Merritt's poems seem stronger when the material of his concern is more substantial. In VOLUNTARY he commemorates the oncology ward:
	and we can watch the sun go down,
	red and furious.
	It is unbearable.
And in EXILE, demonstrates what it is like to take a last look at home:
	Braced for the passage into the other country 
	you're trying to keep it painless. 
	So — no long goodbyes, no lingering over 
	that softer slant to the light, no mention of why 
	(first days at school, I suppose) this always feels like 
	the real start of the year. No tears. No fear.
Merritt provides a note that draws attention to the meaning behind this poem.
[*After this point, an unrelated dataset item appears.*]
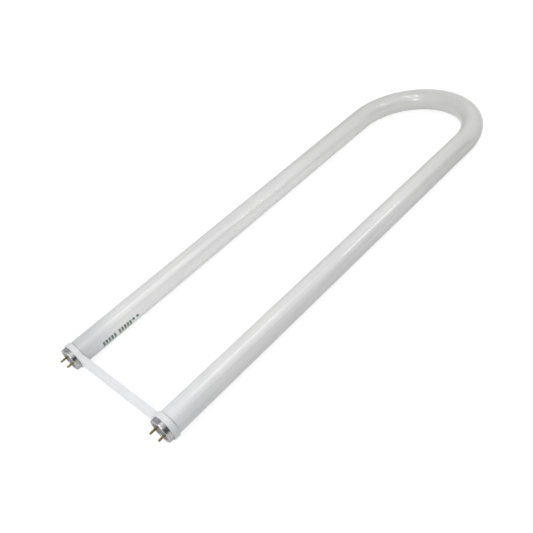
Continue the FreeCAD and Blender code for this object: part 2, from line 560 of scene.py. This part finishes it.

It would appear that Merritt's fascination is held both by historical event and by human concerns. He's aware of an affinity with the tendency towards the survival of himself, as witness FAMILIAR. But more usually his touch is personal, slight,
	I sleep too easily now you're not here.
The lines between observation and understanding mark the land the poems appear to be built upon: sometimes shifting, with tracks leading here and there, occasionally bland, sometimes iridescent as in the poem WALKING THE HORSHOE:
	We took the path around the ridge, 
	the Cat's Back, a trailing wind 
	lifting us by our shoulders, the sun, 
	suddenly revealed, warming our necks.
Whether Merritt writes witheringly of the public dimension or poignantly of the personal, his words have profound effect; the melancholy that threads through his poetry is evident in this collection, but whatever his topic, the poems form a rich and often thought-provoking narrative. Just as I wanted to quote image after image, I'm tempted to single out my favourite poems, but I find that I keep adding to the list of these each time I revisit the book. I urge you to read MAKING THE MOST OF THE LIGHT and discover favourites of your own.